How to tell which kind of PDF you have
One practical habit that saves time is learning to recognize whether a PDF is digital or scanned before you start editing it. If you can highlight text, search for words, or copy paragraphs cleanly, you likely have a digital PDF. If every page behaves like a flat picture and text selection does not work, it is probably a scanned file. That distinction matters because scanned PDFs often need OCR before tasks like search, text extraction, summarization, or structured editing become reliable.
Many people only discover this difference after a workflow fails. They try to search inside a scanned file, wonder why nothing matches, and assume the problem is the tool. Often the real issue is simply that the PDF has no useful text layer yet. Recognizing the file type earlier makes the next step much clearer.
Why OCR quality varies so much
OCR results depend heavily on scan quality. Clean contrast, straight pages, readable fonts, and high enough resolution help a lot. Faded receipts, skewed scans, handwritten notes, dark shadows near the spine, and low-resolution mobile captures all make text recognition harder. That is why OCR is powerful but not magical. It interprets what it can see, and weak source material gives it weaker evidence.
The best mindset is to treat OCR as a bridge from image to usable text, not as a guarantee of perfection. Once the file becomes searchable, you gain huge workflow benefits, but you should still review important names, dates, totals, and clauses before depending on them in professional work.
Choosing the right workflow after OCR
Once a scanned PDF has a usable text layer, many more options open up. You can summarize it, extract specific details, search it quickly, or prepare it for AI-assisted review.
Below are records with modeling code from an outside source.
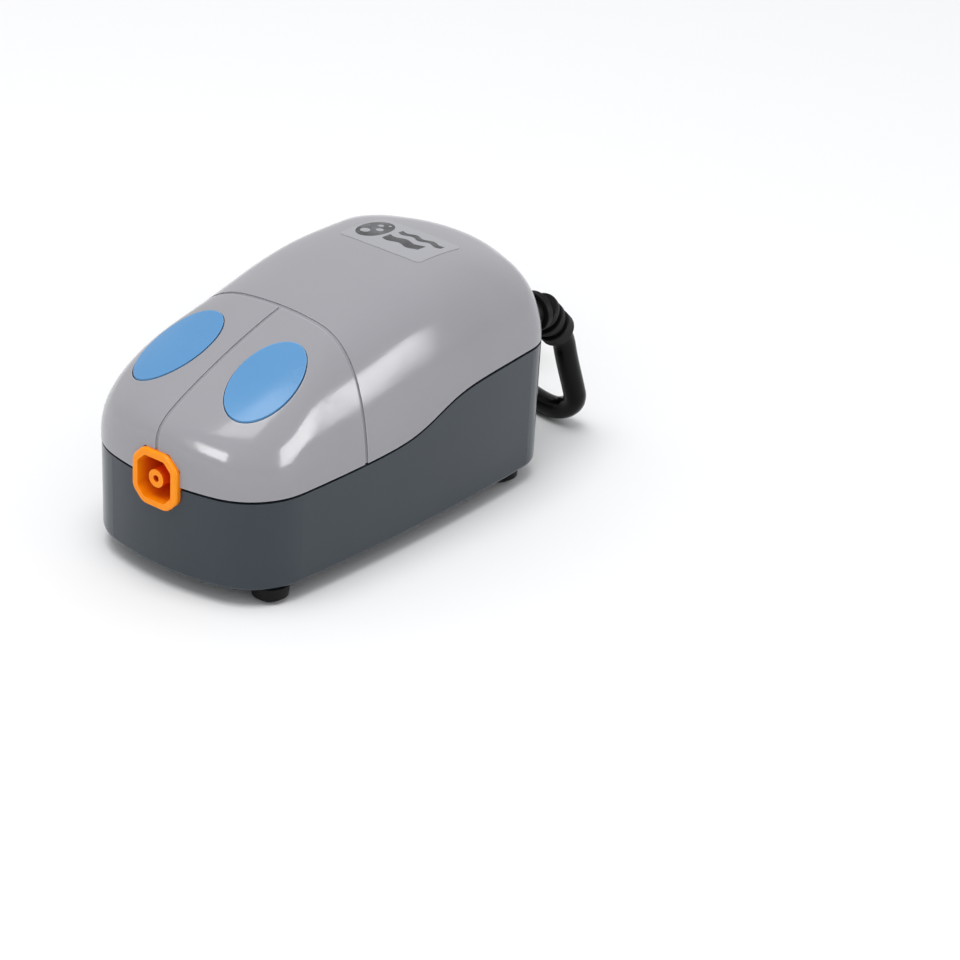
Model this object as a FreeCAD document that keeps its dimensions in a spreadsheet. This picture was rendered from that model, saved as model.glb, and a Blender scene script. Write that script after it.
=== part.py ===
"""Aquarium air pump: a two-part casing with a vibrating-armature diaphragm pump inside.

Millimetres, +Z up. X is the width, the outlet nozzle faces -Y and the mains cord leaves at +Y.
The origin is on the table under the middle of the casing, feet and nozzle.
"""
import FreeCAD, Part
import math
import os
import re
import Sketcher
from FreeCAD import Placement, Rotation, Vector

SIZES = {
    # casing outline, made of arcs that meet in tangency
    "case_width": 60.0,
    "case_length": 106.5,
    "widest_y": 7.0,
    "front_arc": 60.2,
    "side_arc": 512.0,
    "rear_arc": 118.9,
    "front_corner": 16.9,
    "rear_corner": 10.8,
    # casing heights
    "base_bottom": 4.05,
    "base_draft": 0.5,
    "base_edge_round": 1.4,
    "seam_front": 26.1,
    "seam_rise": 7.0,
    "seam_slope": 0.0206,
    "seam_middle": 7.06,
    "seam_softness": 4.7,
    "seam_gap": 0.7,
    "crown_top": 58.7,
    "crown_y": 19.0,
    "crown_radius": 200.0,
    "crown_fall": 1.25,
    # how squarely the cover turns into its sides, front and rear walls
    "side_run": 4.85,
    "side_turn": 1.5,
    "front_run": 28.0,
    "front_turn": 8.0,
    "rear_run": 11.5,
    "rear_turn": 4.7,
    "run_blend": 6.0,
    # soft hollow of the front shoulders, on both sides of the ridge
    "hollow_deep": 0.8,
    "hollow_end_y": -5.0,
    "hollow_fade": 6.0,
    # points of the cover's surface
    "rim_points": 72,
    "rim_levels": 30,
    "skirt_low": 18.0,
    "crown_share": 0.02,
    # walls and the tongue between base and cover
    "wall": 2.0,
    "tongue_gap": 0.25,
    "tongue_wide": 1.2,
    "tongue_high": 1.6,
    "floor_thick": 2.0,
    # decoration of the cover
    "groove_wide": 1.0,
    "groove_deep": 0.4,
    "groove_y": -13.2,
    "groove_bow": 111.0,
    "oval_x": 13.0,
    "oval_y": -32.7,
    "oval_half_wide": 7.4,
    "oval_half_long": 11.4,
    "oval_turn": 6.9,
    "oval_gap": 0.25,
    "oval_deep": 1.0,
    "oval_proud": 0.25,
    "label_y": 27.0,
    "label_wide": 24.0,
    "label_long": 15.5,
    "label_thick": 0.12,
    # outlet nozzle
    "nozzle_wide": 13.4,
    "nozzle_high": 13.8,
    "nozzle_corner": 3.1,
    "nozzle_front": 54.1,
    "nozzle_back": 44.3,
    "nozzle_z": 26.5,
    "nozzle_rim": 1.75,
    "nozzle_throat": 2.5,
    "nozzle_depth": 8.0,
    "nozzle_round": 3.2,
    "mouth_round": 1.2,
    "nozzle_lip": 0.6,
    "nipple_tip": 2.15,
    "nipple_root": 2.7,
    "nipple_set_back": 0.7,
    "nipple_bore": 0.8,
    "barb_reach": 4.0,
    "barb_radius": 1.8,
    # air hose inside
    "hose_radius": 2.6,
    "hose_bore": 1.8,
    # feet and screws
    "foot_x": 22.0,
    "foot_y": 40.0,
    "foot_radius": 4.5,
    "foot_stem": 1.8,
    "post_x": 21.5,
    "post_front": 24.0,
    "post_rear": 30.0,
    "post_radius": 4.3,
    "post_top": 20.0,
    "screw_radius": 1.5,
    "screw_head": 2.8,
    "screw_seat": 10.0,
    "small_screw": 1.1,
    "small_head": 2.0,
    # armature
    "pivot_y": -34.0,
    "pivot_z": 29.5,
    "pivot_pin": 1.5,
    "pivot_play": 0.05,
    "bushing_radius": 2.6,
    "bracket_half": 15.0,
    "bracket_sheet": 3.0,
    "bracket_long": 8.0,
    "arm_half": 5.0,
    "arm_thick": 2.0,
    "arm_end": 5.0,
    "arm_plate_half": 9.0,
    "magnet_long": 10.0,
    "magnet_deep": 4.0,
    "magnet_high": 7.0,
    "magnet_pitch": 9.0,
    "magnet_z": 26.0,
    # electromagnet
    "core_front": 13.0,
    "core_long": 24.0,
    "core_leg": 6.0,
    "core_slot": 7.0,
    "core_half": 7.0,
    "bobbin_front": 15.0,
    "bobbin_long": 16.0,
    "bobbin_half_wide": 13.0,
    "bobbin_half_high": 9.9,
    "bobbin_wall": 1.0,
    "bobbin_play": 0.2,
    "flange_thick": 1.5,
    "coil_inset": 1.0,
    "cradle_half": 9.0,
    "cradle_ear": 20.0,
    # pump chamber
    "chamber_y": -12.0,
    "chamber_half_wide": 13.0,
    "chamber_half_long": 12.0,
    "chamber_lid_z": 8.05,
    "chamber_lid": 2.0,
    "gasket_thick": 0.7,
    "chamber_high": 9.0,
    "port_x": 6.0,
    "port_pocket": 3.6,
    "port_hole": 1.5,
    "port_pocket_deep": 5.0,
    "cavity_radius": 8.0,
    "cavity_deep": 3.0,
    "chamber_screw_x": 10.7,
    "chamber_screw_y": 9.7,
    "clamp_thick": 1.5,
    "flap_radius": 2.8,
    "flap_thick": 0.5,
    "diaphragm_rim": 10.0,
    "diaphragm_skin": 1.0,
    "diaphragm_high": 7.25,
    "diaphragm_top": 5.2,
    "disc_radius": 4.6,
    # air intake in the floor
    "filter_y": 41.5,
    "filter_cover": 7.0,
    "filter_felt": 5.8,
    "filter_cover_thick": 1.2,
    "filter_felt_thick": 3.0,
    "filter_collar": 7.6,
    # strain relief and mains cord
    "relief_x": 19.0,
    "relief_z": 37.5,
    "relief_inner_y": 46.0,
    "relief_bend_y": 53.5,
    "relief_bend": 5.0,
    "relief_tail": 9.2,
    "relief_core": 3.4,
    "relief_flange": 4.4,
    "relief_rib": 4.8,
    "relief_taper": 0.15,
    "relief_round": 0.35,
    "cord_radius": 2.75,
    "cord_clear": 0.1,
    "lead_radius": 0.8,
    # spare cord, wound in a coil behind the pump, with the plug lying on it
    "hank_x": -49.5,
    "hank_y": 84.0,
    "hank_mean": 26.0,
    "hank_pitch": 5.5,
    "plug_x": -57.6,
    "plug_y": 63.8,
    "plug_turn": 20.0,
    "plug_long": 37.0,
    "plug_half_wide": 17.5,
    "plug_neck": 5.5,
    "plug_thick": 14.0,
    "plug_round": 2.6,
    "pin_radius": 2.0,
    "pin_pitch": 18.6,
    "pin_long": 19.0,
    "pin_sleeve": 10.0,
}

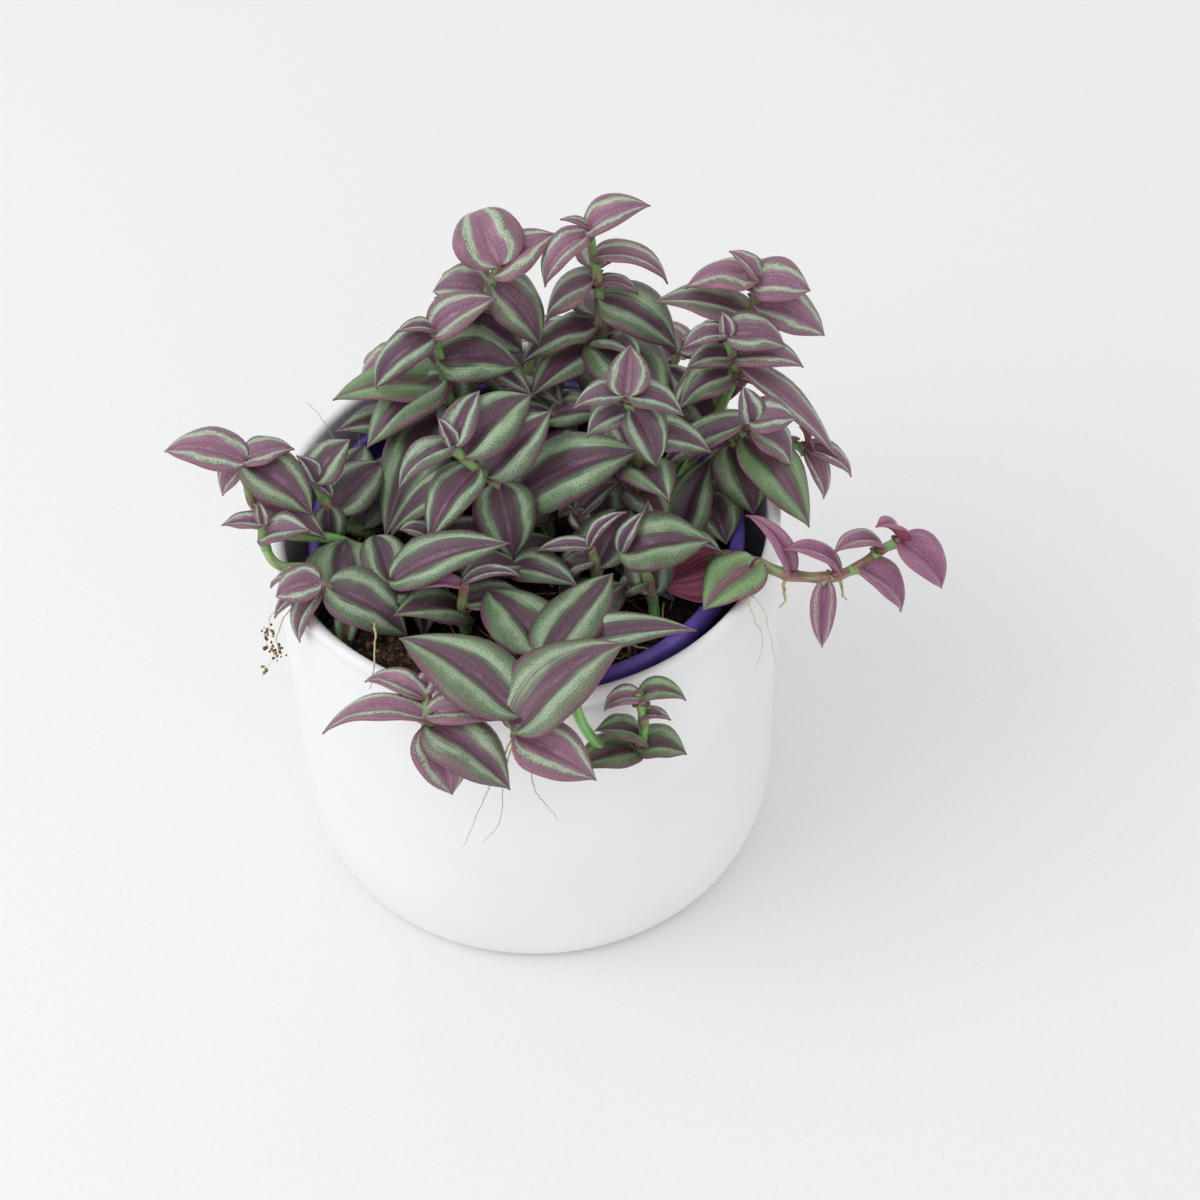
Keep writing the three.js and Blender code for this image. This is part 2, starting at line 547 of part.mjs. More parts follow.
// The blade: an arched sheet, folded along its midrib, from its root in the stem to its pointed tip.
// "more" makes it thicker and wider all over, and "from" leaves out the part nearest the stem.
function bladeSolid({ root, tip, width, roll, arch }, more = 0, from = 0) {
  const all = STATIONS.find((size) => width <= size.upTo).shares;
  const stations = all.filter((share) => share >= from);
  const chord = tip.clone().sub(root);
  const half = chord.length() / 2;
  chord.normalize();
  const level = chord.clone().cross(new THREE.Vector3(0, 0, 1)).normalize();
  const side = level.applyAxisAngle(chord, radians(roll));
  const up = side.clone().cross(chord);
  const turn = radians(arch);
  const fold = foldOf(width);
  const thickness = BLADE_THICKNESS / 2 + more;
  const corners = [];
  const rows = [];
  for (const share of stations) {
    const angle = turn * (share - 0.5);
    const along = half * (1 + Math.sin(angle) / Math.sin(turn / 2));
    const above = (half * (Math.cos(angle) - Math.cos(turn / 2))) / Math.sin(turn / 2);
    const middle = root.clone().addScaledVector(chord, along).addScaledVector(up, above);
    const normal = up.clone().multiplyScalar(Math.cos(angle)).addScaledVector(chord, Math.sin(angle));
    const reach = (width / 2) * outline(share) + more;
    const columns = share === 0 || share === 1 ? [0] : [-1, 0, 1];
    for (const face of [1, -1]) {
      for (const column of columns) {
        corners.push(
          middle
            .clone()
            .addScaledVector(side, column * reach * Math.cos(fold))
            .addScaledVector(normal, Math.abs(column) * reach * Math.sin(fold) + face * thickness),
        );
      }
    }
    const first = corners.length - 2 * columns.length;
    const spread = columns.length === 1 ? [0, 0, 0] : [0, 1, 2];
    rows.push({
      top: spread.map((k) => first + k),
      under: spread.map((k) => first + columns.length + k),
    });
  }
  // A row at a pointed end has one corner for all three columns, so some triangles there vanish.
  const triangles = [];
  const quad = (a, b, c, d) => {
    for (const t of [[a, b, c], [a, c, d]]) if (new Set(t).size === 3) triangles.push(t);
  };
  rows.forEach((a, i) => {
    if (i === 0) for (const k of [0, 1]) quad(a.top[k], a.under[k], a.under[k + 1], a.top[k + 1]);
    if (i === rows.length - 1) return;
    const b = rows[i + 1];
    for (const k of [0, 1]) {
      quad(a.top[k], a.top[k + 1], b.top[k + 1], b.top[k]);
      quad(a.under[k], b.under[k], b.under[k + 1], a.under[k + 1]);
    }
    quad(a.top[0], b.top[0], b.under[0], a.under[0]);
    quad(a.top[2], a.under[2], b.under[2], b.top[2]);
  });
  return solidFrom(corners, triangles);
}

// The listed leaves of a shoot.
function listedLeaves({ stem, leaves }) {
  return leaves.map(([place, x, y, z, width, roll = 0, arch = BLADE_ARCH]) => ({
    root: onStem(stem, place),
    tip: new THREE.Vector3(x, y, z),
    width,
    roll,
    arch,
  }));
}

// Its further leaves, which go to and fro up the lower stem.
function furtherLeaves({ stem, more }, random) {
  const start = 360 * random();
  return Array.from({ length: more }, (_, i) => {
    const root = onStem(stem, 1.4 + (1.2 * i) / Math.max(more, 2));
    const bearing = radians(start + 180 * i + 50 * random());
    const length = 20 + 9 * random();
    const rise = 1 + 9 * random();
    const tip = new THREE.Vector3(length * Math.cos(bearing), length * Math.sin(bearing), rise).add(root);
    return { root, tip, width: 13 + 4 * random(), roll: 0, arch: BLADE_ARCH };
  });
}

function meet(a, b) {
  const [p, q] = [a.boundingBox(), b.boundingBox()];
  if ([0, 1, 2].some((k) => p.min[k] > q.max[k] || q.min[k] > p.max[k])) return false;
  return !a.intersect(b).isEmpty();
}

// Bends a blade clear of everything that isn't its own stem, and gives nothing if no bend does.
function bentClear(leaf, others, own) {
  for (const bend of BENDS) {
    const bent = { ...leaf, tip: bentTip(leaf.root, leaf.tip, bend) };
    const wide = bladeSolid(bent, CLEARANCE);
    if (others.some((other) => meet(wide, other))) continue;
    const free = bladeSolid(bent, 0, FREE_FROM);
    if (own.some((other) => meet(free, other))) continue;
    return bladeSolid(bent);
  }
  return null;
}

const group = new THREE.Group();
const pot = solidFromGeometry(cachepot());
const nursery = solidFromGeometry(nurseryPot());
let soil = soilBody();

// All stems stand before the first leaf, so that every leaf keeps clear of every stem.
const stems = SHOOTS.map((shoot) => stemSolid(shoot.stem));
for (const shoot of SHOOTS) soil = soil.subtract(holeSolid(shoot.stem));

// The listed leaves come first on every shoot, and the further ones fill what room is left.
const random = randomFrom(2011);
const blades = SHOOTS.map(() => []);
for (const kind of [listedLeaves, furtherLeaves]) {
  SHOOTS.forEach((shoot, index) => {
    const others = [pot, nursery, soil];
    others.push(...stems.filter((_, i) => i !== index), ...blades.filter((_, i) => i !== index).flat());
    for (const leaf of kind(shoot, random)) {
      const blade = bentClear(leaf, others, blades[index]);
      if (blade) blades[index].push(blade);
    }
  });
}

SHOOTS.forEach((shoot, index) => {
  const solid = wasm.Manifold.union([stems[index], ...blades[index]]);
  group.add(meshFrom(shoot.name, solid, index % 2 ? MATERIALS.purpleLeaf : MATERIALS.leaf));
});

group.add(meshFrom("cachepot", pot, MATERIALS.ceramic));
group.add(meshFrom("nursery_pot", nursery, MATERIALS.plastic));
group.add(meshFrom("soil", soil, MATERIALS.soil));

export default group;
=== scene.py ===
"""Potted tradescantia: a white glazed cachepot, a purple nursery pot in it, peaty soil, and leafy
stems with striped leaves. Lengths in the tables are millimetres; Blender's own are metres."""

import math
import random
from itertools import accumulate, product

import bpy
import numpy as np
from mathutils import Matrix, Vector, kdtree, noise


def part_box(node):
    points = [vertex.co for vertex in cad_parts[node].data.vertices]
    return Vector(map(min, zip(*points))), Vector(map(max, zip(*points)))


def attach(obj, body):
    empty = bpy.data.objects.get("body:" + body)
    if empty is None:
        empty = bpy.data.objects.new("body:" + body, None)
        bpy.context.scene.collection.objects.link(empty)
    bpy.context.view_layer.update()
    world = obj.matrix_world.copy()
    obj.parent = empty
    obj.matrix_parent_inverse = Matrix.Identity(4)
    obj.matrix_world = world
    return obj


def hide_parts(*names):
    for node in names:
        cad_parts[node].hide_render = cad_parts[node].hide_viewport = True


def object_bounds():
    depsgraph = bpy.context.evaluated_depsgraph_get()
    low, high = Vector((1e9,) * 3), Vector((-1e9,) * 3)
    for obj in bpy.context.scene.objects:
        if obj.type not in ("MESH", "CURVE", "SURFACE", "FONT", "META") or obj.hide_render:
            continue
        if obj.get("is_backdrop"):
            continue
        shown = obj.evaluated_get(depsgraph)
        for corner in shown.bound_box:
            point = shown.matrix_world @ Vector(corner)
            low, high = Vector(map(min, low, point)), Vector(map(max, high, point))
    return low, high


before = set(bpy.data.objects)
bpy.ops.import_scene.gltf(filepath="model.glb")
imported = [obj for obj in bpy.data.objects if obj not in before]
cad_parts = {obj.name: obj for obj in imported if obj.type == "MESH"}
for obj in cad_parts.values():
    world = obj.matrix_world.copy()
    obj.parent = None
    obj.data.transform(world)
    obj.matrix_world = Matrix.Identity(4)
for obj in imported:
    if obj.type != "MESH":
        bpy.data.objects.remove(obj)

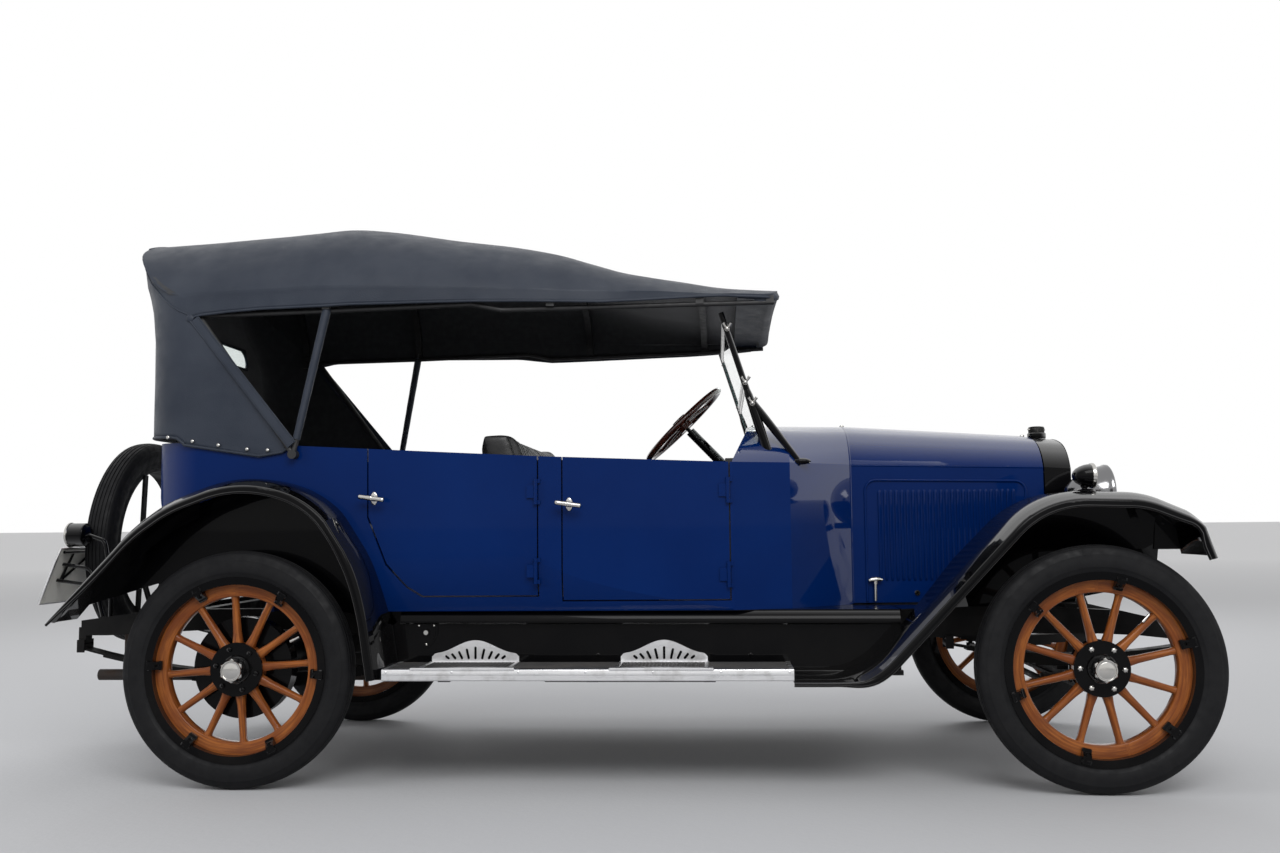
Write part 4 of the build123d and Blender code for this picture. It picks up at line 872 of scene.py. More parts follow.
def add_radiator():
    front = Piece("radiator_front", "car", BLACK, "radiator_core", BLACK, NICKEL)
    face = 1651.5
    line = arch_line(238, 642, 1079, 1174)
    for k in range(47):
        y = -230 + 10 * k
        top = max(p.y for a, p in zip(line, line[1:]) if min(a.x, p.x) - 1 <= y <= max(a.x, p.x) + 1)
        front.add(block((face, face + 3.4), (y - 1, y + 1), (643, top - 3), 0.3))
    for k in range(52):
        z = 648 + 10 * k
        half = 236 if z < 1079 else max(abs(p.x) for p in line if p.y >= z) - 3
        front.add(block((face + 0.4, face + 3.8), (-half, half), (z - 1, z + 1), 0.3))
    steps = ((1670.6, 1), (1671.8, 8), (1673.6, 12), (1673.2, 17), (1670.8, 21))
    front.add(arch_band(steps, 240, 640, 1080, 1176), NICKEL)
    steps = ((1669, -1), (1673.4, 0.4), (1674.4, 3), (1673.4, 5))
    front.add(arch_band(steps, 271, 598, 1083, 1208), BLACK)
    upright = Matrix.Rotation(pi / 2, 4, "X")
    neck = Matrix.Translation((1625, 0, 1216)) @ upright
    front.add(turned([(0, 33), (3, 35), (8, 35.6), (20, 35.6), (23, 33), (24, 25)], 40), BLACK, neck)
    cap = Matrix.Translation((1625, 0, 1238)) @ upright
    knob = [(1, 20), (1, 30.6), (20, 31.2), (25.4, 28), (27, 18), (27.6, 0.01)]
    front.add(turned(knob, 40, closed=False), at=cap)
    for k in range(2):
        turn = cap @ Matrix.Rotation(k * pi + 0.4, 4, "Y")
        front.add(bar((24, 14, 0), (40, 15, 0), 5, 12, 3.4), NICKEL, turn)
    front.done(sharp=40)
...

That is why OCR is often less about one tool and more about enabling the rest of the document pipeline. A clean OCR result turns a dead image into a working file.
For teams dealing with records, archives, forms, and historical documents, this can be transformational. The same file becomes easier to find, easier to route, and easier to learn from. OCR does not replace document discipline, but it makes far more of that discipline possible.